Best practices for a more accurate 2020 refund estimate
Use actual tax documents wherever possible. Pull wages and withholding from your 2020 Form W-2. If you had other income, separate taxable and nontaxable amounts before entering them. Confirm whether an adjustment reduces adjusted gross income or whether it belongs as an itemized deduction. Finally, be conservative with credits unless you already know you qualified for them on your filed return or supporting records.
If you are comparing your estimate to an actual 2020 refund, check the following first: whether the return claimed dependents, whether there was unemployment compensation, whether there were recovery-related adjustments, and whether all withholding from every income source was included. Small omissions in those areas can create large differences in the final output.

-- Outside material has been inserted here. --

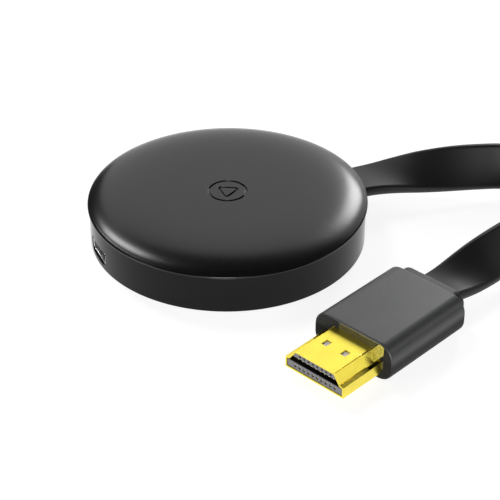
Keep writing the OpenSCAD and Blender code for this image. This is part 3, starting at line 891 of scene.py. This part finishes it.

Authoritative sources for 2020 federal tax information
For official guidance and deeper research, review these sources:
- IRS: Tax inflation adjustments for tax year 2020
- IRS: Tax Withholding Estimator
- USA.gov: Tax refunds and status information
Final takeaway
A federal income tax refund calculator for 2020 is most valuable when it helps you understand the mechanics behind the number, not just the number itself. Your filing status, deductions, credits, and withholding all interact. A refund may mean overpayment, effective credit planning, or lower taxable income. A balance due may mean underwithholding, added taxable income, or fewer credits than expected. By using a calculator that applies 2020 rules directly, you can produce a far more meaningful estimate than a generic tax tool built for another year.
If your tax situation was simple, this calculator can provide a solid estimate. If your 2020 return involved self-employment, large investment gains, multi-state issues, or complex credits, use the result as a starting point and then compare it with official IRS instructions or a qualified tax professional’s review.